The next step involved a closer look at scripture, particularly the scriptures of the Old Testament which I had been told supported capital punishment. The more I looked, the weaker the biblical case for the death penalty became. For example, in the case of Cain and Abel (the case where God seems most directly involved in the sentencing), God does not sentence Cain to death even though Cain’s crime was premeditated and brutal. Cain is punished by being banished from the community, and rather than receiving a death sentence, in fact, God places protections around Cain to keep others from seeking revenge.
Then there’s the fact that if capital punishment were God’s desired intent, Moses, David, and Paul should have been executed before they wrote some of the most important parts of the Bible. And finally, if we are going to use Old Testament scripture as our definitive guide, we would need to expand capital punishment to cover a whole range of things including theft, adultery, and disobedience to one’s parents. I don’t hear anyone except religious extremists suggesting that.
After concluding that scripture does not prescribe continued use of the death penalty, I turned my attention toward arguments used to support it, particularly the argument of deterrence.
There are two reasons related to law enforcement that are often used to support the death penalty: deterrence and cost effectiveness. I’ll spend very little time on cost effectiveness, since I can’t imagine a Christian saying, “Let’s execute this guy so that we can save a few bucks.” It’s also fairly well established that the cost of enforcing the death penalty exceeds the cost of a life in prison.
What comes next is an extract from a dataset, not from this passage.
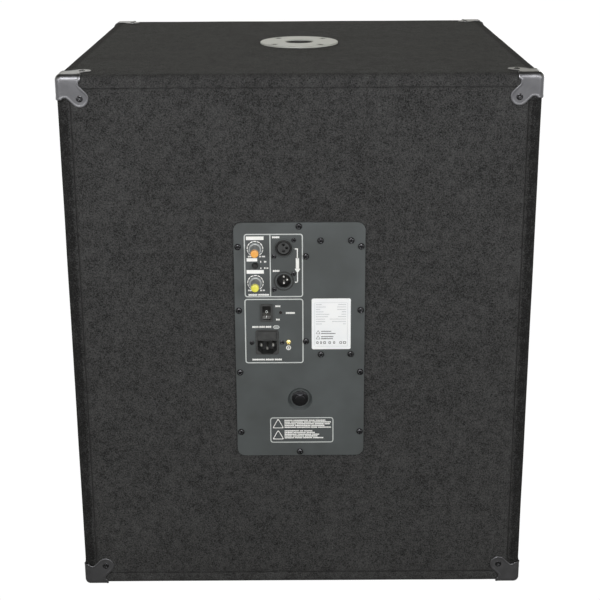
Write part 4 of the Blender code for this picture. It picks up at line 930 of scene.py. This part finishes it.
def pittedDisc(radius, level, pits, rows=22, count=72):
    # a flat round face with holes: (x, y, radius, depth) each
    r, t = np.meshgrid(np.linspace(0, radius, rows), np.arange(count) / count * 2 * np.pi, indexing="ij")
    x, y = r * np.cos(t), r * np.sin(t)
    z = np.full_like(x, level)
    for px, py, pr, depth in pits:
        z -= depth * np.clip((pr - np.hypot(x - px, y - py)) / 0.35 + 0.5, 0, 1)
    z[-1] = level - 3
    return np.stack([x, y, z], axis=-1).reshape(-1, 3), gridFaces(rows, count, wrapCols=True)


def ringPart(profile, count=72):  # a profile that closes on itself, turned
    return turned(np.array(profile) * mm, count)[0], gridFaces(len(profile), count, wrapRows=True,
                                                               wrapCols=True)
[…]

Some argue that the death penalty is an important deterrent to violent crime. Those in law enforcement agree that the facts don’t support this conclusion. A recent article in the Journal of Criminal Law and Criminology cites that 88 percent of the country’s top criminologists do not believe that the death penalty deters violent crime. States with the death penalty consistently have higher murder rates than those that have discontinued it. Common sense also suggests that people who commit horrendous crimes don’t sit around beforehand to consider the range of consequences.
Finally, I quit asking what is fair and started asking what is best? Grace and mercy are inherently unfair. Grace gives us what we don’t deserve, and mercy withholds what we do deserve. The death penalty may appeal to a sense fairness and vengeance; heinous crimes anger us and a human reaction is to want to even the score. However, feeding these emotional reactions no longer seems consistent with the call to follow Jesus and take up his cross. The death penalty totally shuts the door on the possibility of repentance and reconciliation.
In so many death penalty cases, by the time the State carries out an execution, the person being put to death is a different person They have often developed heartfelt remorse for what they had done to another human being. Executing them at this point doesn’t seem to accomplish anything of value, and it certainly doesn’t accomplish anything redemptive.
Some argue that the solution to this problem is a shorter appeal process and swifter executions. I counter this conclusion by noting that many people are exonerated after 15 or 20 years in death row. Swifter executions would result in more innocent people being put to death.
When faced with ethical dilemmas such as this, I think there are two questions we must ask, “How would I want this handled if I or one of my children were convicted of a capital crime?” and “What would this process look like if it were occurring in heaven?”
Jesus is calling us to a better way. He is a restorer and a redeemer. He is fixing all that is broken, and in a Jesus-centered world I have come to the conclusion that the death penalty should be replaced with life sentences. Life sentences hold people accountable for their crimes, but can be commuted in cases of exoneration. They protect the public from people who have committed violent acts. And finally, they allow for the opportunity of repentance and reconciliation, and demonstrate a more consistent respect for the value of life.